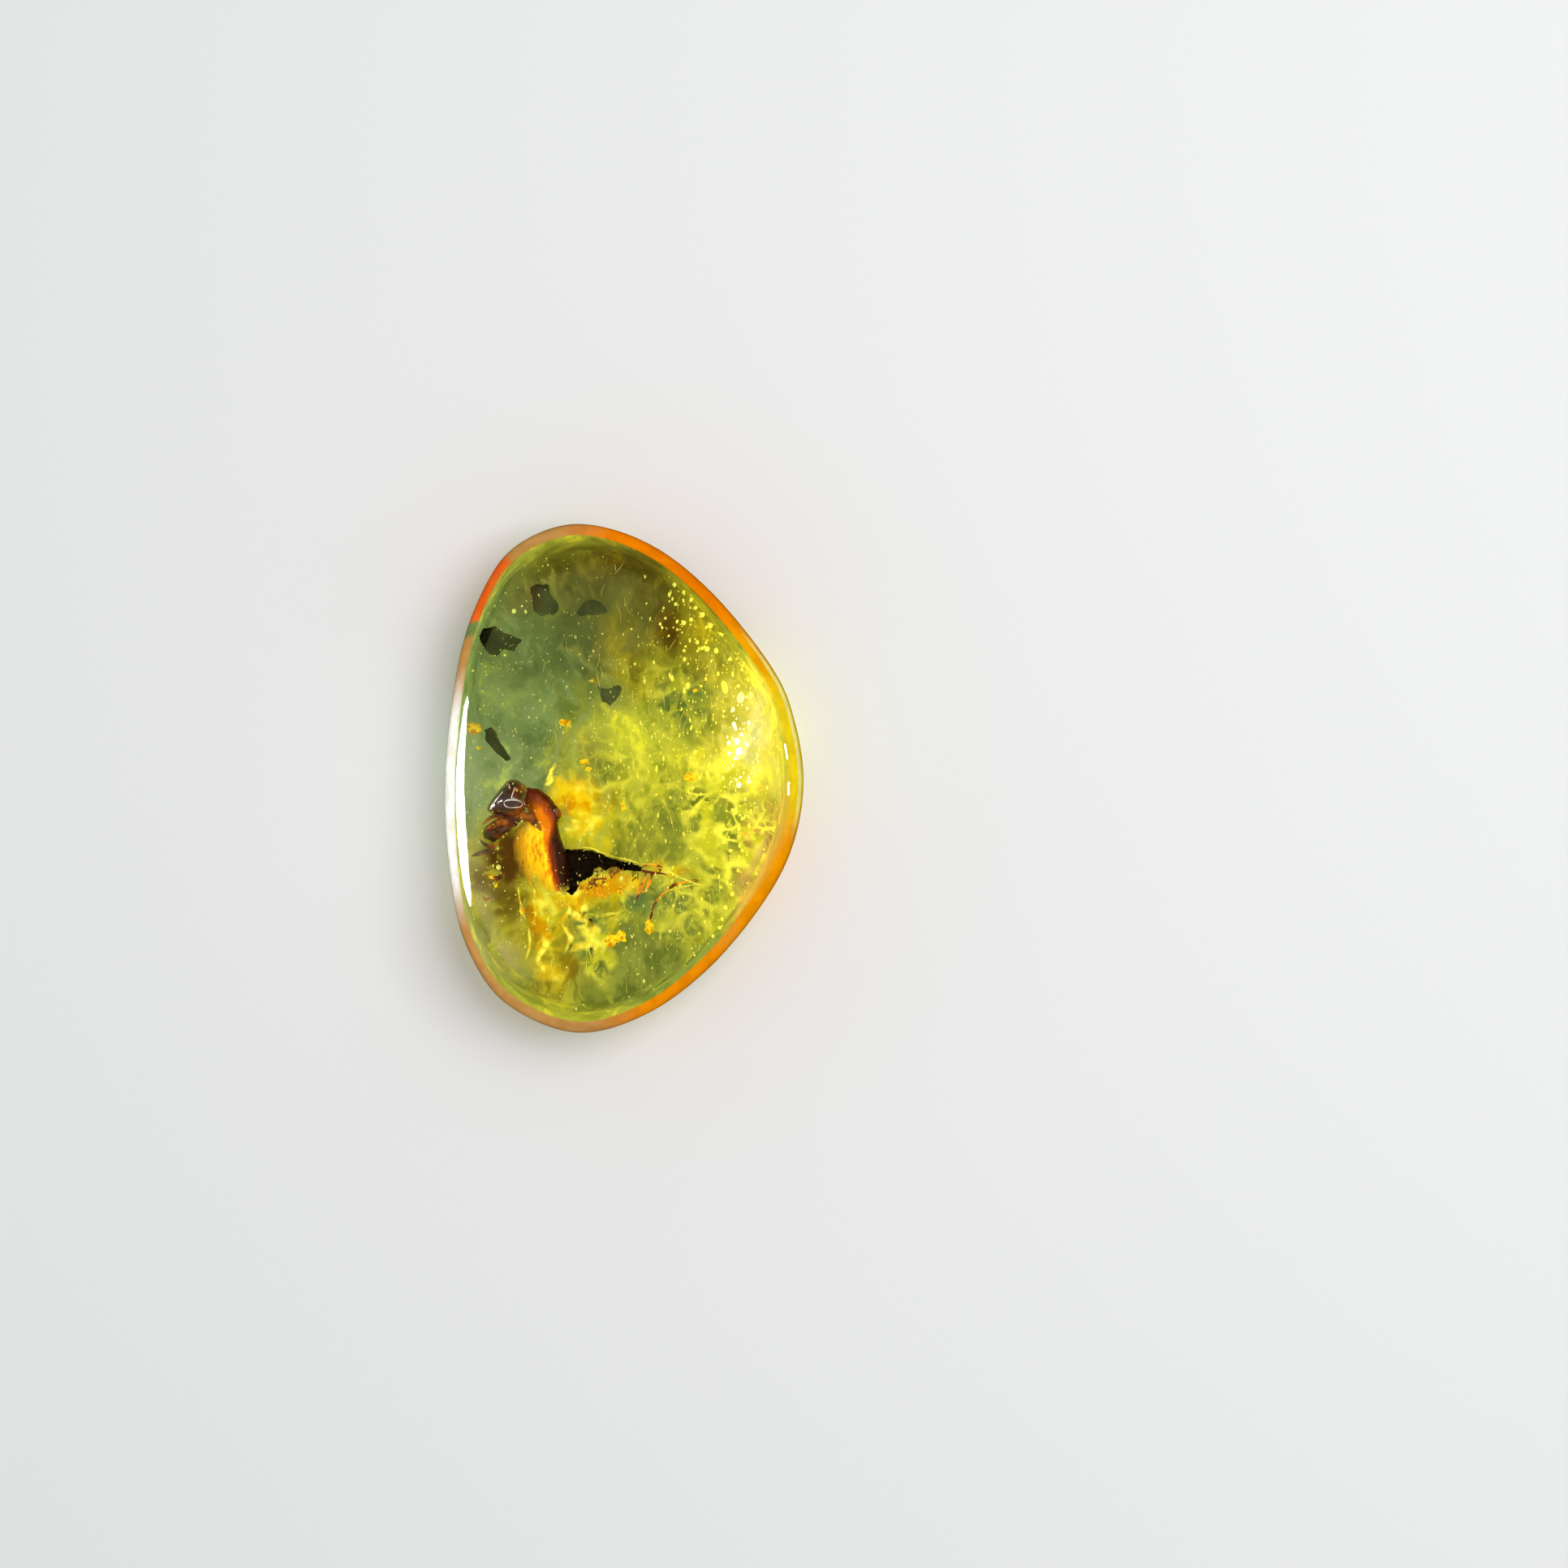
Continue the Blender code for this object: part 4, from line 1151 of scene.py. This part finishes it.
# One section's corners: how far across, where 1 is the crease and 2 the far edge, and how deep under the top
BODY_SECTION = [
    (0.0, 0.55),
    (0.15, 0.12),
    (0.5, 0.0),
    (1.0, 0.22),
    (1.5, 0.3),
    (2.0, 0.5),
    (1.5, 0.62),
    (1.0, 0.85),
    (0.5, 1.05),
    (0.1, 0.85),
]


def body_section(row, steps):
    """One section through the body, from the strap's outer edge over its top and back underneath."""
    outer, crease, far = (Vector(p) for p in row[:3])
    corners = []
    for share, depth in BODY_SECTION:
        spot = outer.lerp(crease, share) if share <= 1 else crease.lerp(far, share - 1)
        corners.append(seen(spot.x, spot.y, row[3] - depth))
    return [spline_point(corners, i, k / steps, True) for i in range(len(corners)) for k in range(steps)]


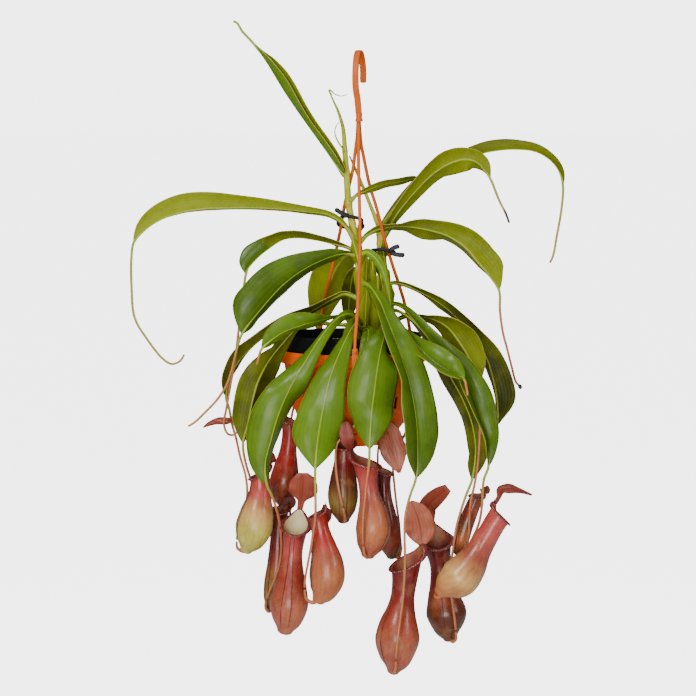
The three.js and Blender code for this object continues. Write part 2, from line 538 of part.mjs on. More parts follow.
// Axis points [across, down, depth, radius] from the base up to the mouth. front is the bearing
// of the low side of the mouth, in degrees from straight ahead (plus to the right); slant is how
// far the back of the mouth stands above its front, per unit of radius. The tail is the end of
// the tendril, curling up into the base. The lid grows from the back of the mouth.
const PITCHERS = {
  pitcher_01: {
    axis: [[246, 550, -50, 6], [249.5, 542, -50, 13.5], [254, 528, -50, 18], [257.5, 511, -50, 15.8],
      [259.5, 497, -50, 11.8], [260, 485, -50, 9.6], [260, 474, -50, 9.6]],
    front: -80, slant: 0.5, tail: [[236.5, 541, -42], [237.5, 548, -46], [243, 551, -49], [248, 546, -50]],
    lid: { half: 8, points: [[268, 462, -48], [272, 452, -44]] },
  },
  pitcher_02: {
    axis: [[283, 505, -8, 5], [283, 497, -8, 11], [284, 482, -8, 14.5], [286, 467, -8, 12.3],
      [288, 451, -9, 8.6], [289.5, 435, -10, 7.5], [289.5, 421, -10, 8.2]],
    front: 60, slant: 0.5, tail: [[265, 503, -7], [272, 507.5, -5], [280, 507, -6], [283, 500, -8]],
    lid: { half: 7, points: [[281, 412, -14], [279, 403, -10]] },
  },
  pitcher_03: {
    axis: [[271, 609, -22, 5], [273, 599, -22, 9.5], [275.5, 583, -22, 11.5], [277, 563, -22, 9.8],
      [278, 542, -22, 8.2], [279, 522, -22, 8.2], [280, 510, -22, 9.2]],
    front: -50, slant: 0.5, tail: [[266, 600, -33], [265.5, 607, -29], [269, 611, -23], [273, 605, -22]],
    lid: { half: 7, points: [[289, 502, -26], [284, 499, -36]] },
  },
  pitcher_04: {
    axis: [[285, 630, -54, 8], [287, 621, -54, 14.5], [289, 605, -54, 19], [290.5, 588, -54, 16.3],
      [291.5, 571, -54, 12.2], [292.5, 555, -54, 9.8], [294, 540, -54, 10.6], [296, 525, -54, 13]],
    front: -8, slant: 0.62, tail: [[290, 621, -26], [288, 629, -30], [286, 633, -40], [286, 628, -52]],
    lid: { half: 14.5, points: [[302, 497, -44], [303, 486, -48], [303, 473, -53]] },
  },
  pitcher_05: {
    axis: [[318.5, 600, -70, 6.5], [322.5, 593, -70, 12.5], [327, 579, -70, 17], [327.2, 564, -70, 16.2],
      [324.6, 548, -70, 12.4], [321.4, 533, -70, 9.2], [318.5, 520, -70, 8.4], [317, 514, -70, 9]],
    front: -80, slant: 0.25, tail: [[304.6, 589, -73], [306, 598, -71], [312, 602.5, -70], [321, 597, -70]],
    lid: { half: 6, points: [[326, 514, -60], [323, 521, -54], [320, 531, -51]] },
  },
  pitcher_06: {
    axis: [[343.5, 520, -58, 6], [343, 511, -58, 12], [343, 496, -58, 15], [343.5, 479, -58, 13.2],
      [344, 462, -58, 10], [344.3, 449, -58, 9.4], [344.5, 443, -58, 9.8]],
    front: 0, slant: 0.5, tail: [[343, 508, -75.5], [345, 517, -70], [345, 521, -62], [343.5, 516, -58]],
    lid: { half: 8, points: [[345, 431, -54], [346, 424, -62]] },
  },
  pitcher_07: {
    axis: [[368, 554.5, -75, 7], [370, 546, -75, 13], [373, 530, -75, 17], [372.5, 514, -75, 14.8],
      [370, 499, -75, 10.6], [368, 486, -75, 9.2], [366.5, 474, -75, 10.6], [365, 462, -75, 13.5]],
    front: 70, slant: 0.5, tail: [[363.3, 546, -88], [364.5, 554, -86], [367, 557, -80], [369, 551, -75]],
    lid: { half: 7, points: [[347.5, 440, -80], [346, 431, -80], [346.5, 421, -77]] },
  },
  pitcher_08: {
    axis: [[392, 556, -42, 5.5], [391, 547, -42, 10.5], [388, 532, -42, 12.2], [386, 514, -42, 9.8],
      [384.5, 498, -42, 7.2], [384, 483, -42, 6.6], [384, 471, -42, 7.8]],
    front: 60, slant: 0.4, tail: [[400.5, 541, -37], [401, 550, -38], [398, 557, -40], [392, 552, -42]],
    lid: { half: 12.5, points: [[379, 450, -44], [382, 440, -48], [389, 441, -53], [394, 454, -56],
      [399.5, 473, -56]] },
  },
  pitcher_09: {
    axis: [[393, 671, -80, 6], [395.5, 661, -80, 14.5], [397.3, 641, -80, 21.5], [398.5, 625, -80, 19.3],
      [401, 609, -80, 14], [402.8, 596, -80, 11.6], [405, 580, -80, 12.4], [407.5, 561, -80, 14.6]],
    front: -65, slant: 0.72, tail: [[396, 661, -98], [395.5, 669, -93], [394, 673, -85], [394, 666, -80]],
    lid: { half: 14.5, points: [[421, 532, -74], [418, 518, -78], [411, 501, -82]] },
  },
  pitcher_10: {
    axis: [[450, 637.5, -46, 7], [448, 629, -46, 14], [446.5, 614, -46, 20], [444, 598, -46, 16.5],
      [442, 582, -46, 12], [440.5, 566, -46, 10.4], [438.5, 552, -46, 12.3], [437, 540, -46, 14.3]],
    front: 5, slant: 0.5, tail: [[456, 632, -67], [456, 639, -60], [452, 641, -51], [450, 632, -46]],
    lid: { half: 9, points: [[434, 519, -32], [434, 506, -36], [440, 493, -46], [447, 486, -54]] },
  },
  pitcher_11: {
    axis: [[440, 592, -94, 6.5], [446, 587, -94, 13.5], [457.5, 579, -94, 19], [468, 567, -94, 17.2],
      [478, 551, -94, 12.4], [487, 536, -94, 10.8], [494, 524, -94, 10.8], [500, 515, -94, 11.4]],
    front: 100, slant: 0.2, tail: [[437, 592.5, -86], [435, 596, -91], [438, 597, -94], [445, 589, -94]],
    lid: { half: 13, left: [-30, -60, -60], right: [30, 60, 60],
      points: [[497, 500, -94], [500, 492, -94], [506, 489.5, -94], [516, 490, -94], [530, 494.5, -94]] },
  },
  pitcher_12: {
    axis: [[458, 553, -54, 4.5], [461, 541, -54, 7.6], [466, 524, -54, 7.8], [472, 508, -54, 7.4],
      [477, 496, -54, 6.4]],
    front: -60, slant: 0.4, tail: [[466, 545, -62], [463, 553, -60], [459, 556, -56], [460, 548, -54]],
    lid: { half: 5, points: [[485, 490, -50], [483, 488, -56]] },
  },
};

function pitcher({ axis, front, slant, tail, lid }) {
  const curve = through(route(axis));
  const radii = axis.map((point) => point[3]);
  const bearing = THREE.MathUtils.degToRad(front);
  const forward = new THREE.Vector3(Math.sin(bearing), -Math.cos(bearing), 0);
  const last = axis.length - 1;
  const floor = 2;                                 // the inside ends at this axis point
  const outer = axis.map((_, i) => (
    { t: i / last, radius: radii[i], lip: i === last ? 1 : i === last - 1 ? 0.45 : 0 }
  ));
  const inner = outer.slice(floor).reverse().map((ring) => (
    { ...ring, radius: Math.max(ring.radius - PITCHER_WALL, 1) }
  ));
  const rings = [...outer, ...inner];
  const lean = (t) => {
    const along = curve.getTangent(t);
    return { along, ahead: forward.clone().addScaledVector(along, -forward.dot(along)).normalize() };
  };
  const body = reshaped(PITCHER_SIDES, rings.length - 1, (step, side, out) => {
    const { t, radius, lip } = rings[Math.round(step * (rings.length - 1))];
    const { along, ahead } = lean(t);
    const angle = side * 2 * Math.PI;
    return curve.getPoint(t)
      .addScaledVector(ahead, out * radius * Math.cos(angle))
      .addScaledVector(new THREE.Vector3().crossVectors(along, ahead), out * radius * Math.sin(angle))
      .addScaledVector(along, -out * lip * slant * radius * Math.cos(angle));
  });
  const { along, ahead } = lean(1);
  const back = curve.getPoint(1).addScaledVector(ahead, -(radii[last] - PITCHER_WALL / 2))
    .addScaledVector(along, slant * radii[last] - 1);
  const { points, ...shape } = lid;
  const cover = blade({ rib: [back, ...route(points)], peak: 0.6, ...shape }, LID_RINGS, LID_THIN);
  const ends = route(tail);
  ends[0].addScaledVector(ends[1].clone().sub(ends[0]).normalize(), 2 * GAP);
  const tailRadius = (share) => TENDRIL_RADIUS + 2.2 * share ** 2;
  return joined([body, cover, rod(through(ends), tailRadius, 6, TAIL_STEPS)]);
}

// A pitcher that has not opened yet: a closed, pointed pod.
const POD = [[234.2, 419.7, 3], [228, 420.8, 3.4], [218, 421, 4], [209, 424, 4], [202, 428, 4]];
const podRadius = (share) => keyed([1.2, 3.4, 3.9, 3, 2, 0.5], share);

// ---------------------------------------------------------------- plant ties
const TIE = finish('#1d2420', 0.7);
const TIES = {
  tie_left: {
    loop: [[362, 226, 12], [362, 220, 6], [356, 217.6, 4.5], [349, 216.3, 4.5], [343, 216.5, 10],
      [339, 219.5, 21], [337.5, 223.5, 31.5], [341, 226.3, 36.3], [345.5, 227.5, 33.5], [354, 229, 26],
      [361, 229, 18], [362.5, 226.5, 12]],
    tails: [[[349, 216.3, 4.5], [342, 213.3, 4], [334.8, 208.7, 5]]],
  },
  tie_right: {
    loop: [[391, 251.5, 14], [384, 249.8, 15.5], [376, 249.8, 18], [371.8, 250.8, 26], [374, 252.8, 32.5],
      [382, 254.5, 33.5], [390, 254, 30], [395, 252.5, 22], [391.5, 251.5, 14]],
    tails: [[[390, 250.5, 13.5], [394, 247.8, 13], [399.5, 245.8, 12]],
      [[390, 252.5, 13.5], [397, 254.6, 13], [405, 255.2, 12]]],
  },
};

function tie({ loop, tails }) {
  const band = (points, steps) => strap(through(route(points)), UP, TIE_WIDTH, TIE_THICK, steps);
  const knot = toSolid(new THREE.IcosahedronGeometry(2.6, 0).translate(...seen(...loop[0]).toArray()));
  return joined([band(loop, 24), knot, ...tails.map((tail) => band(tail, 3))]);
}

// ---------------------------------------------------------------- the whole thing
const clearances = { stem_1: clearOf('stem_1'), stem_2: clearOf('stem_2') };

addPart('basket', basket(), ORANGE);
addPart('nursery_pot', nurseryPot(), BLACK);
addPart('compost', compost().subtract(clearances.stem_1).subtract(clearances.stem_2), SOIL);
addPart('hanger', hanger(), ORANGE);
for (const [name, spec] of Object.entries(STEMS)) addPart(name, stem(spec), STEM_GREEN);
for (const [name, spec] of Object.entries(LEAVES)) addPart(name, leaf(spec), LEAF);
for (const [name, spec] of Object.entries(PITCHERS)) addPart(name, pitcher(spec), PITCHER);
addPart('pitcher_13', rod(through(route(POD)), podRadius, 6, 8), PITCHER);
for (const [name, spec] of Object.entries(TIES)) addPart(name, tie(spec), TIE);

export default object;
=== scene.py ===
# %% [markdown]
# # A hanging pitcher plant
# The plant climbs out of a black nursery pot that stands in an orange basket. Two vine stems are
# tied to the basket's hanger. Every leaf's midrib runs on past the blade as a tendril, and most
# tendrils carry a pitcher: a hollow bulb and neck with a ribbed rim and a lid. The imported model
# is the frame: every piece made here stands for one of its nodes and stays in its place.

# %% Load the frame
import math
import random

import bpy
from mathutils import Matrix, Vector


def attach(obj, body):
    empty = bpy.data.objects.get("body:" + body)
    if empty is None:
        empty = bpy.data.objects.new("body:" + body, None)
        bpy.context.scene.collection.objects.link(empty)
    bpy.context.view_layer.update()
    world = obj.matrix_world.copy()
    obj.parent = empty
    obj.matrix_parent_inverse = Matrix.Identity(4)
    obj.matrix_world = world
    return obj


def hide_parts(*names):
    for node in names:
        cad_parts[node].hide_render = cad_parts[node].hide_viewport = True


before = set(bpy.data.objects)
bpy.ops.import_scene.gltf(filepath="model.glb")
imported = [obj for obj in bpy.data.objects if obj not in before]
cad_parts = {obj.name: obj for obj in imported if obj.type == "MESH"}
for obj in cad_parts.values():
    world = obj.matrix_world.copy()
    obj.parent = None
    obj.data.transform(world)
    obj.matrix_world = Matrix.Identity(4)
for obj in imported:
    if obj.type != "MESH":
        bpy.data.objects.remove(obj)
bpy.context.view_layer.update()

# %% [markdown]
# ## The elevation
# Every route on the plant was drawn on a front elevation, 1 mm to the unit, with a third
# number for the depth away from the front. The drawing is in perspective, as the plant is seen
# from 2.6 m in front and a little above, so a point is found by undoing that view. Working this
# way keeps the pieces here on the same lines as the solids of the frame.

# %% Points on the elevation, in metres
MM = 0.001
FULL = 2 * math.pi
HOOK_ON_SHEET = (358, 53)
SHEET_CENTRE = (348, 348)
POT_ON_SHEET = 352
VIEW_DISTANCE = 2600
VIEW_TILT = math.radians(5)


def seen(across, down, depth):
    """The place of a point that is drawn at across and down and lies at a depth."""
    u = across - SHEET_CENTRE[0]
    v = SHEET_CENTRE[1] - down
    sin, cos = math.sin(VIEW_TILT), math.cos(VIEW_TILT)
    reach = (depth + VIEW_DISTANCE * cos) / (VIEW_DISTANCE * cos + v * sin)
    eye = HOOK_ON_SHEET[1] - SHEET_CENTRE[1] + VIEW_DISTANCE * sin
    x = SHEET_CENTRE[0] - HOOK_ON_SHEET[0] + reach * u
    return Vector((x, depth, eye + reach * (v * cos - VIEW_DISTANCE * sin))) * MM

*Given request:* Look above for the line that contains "the whole thing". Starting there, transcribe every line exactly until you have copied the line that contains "obj.matrix_parent_inverse = Matrix.Identity(4)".

*Full answer:*
// ---------------------------------------------------------------- the whole thing
const clearances = { stem_1: clearOf('stem_1'), stem_2: clearOf('stem_2') };

addPart('basket', basket(), ORANGE);
addPart('nursery_pot', nurseryPot(), BLACK);
addPart('compost', compost().subtract(clearances.stem_1).subtract(clearances.stem_2), SOIL);
addPart('hanger', hanger(), ORANGE);
for (const [name, spec] of Object.entries(STEMS)) addPart(name, stem(spec), STEM_GREEN);
for (const [name, spec] of Object.entries(LEAVES)) addPart(name, leaf(spec), LEAF);
for (const [name, spec] of Object.entries(PITCHERS)) addPart(name, pitcher(spec), PITCHER);
addPart('pitcher_13', rod(through(route(POD)), podRadius, 6, 8), PITCHER);
for (const [name, spec] of Object.entries(TIES)) addPart(name, tie(spec), TIE);

export default object;
=== scene.py ===
# %% [markdown]
# # A hanging pitcher plant
# The plant climbs out of a black nursery pot that stands in an orange basket. Two vine stems are
# tied to the basket's hanger. Every leaf's midrib runs on past the blade as a tendril, and most
# tendrils carry a pitcher: a hollow bulb and neck with a ribbed rim and a lid. The imported model
# is the frame: every piece made here stands for one of its nodes and stays in its place.

# %% Load the frame
import math
import random

import bpy
from mathutils import Matrix, Vector


def attach(obj, body):
    empty = bpy.data.objects.get("body:" + body)
    if empty is None:
        empty = bpy.data.objects.new("body:" + body, None)
        bpy.context.scene.collection.objects.link(empty)
    bpy.context.view_layer.update()
    world = obj.matrix_world.copy()
    obj.parent = empty
    obj.matrix_parent_inverse = Matrix.Identity(4)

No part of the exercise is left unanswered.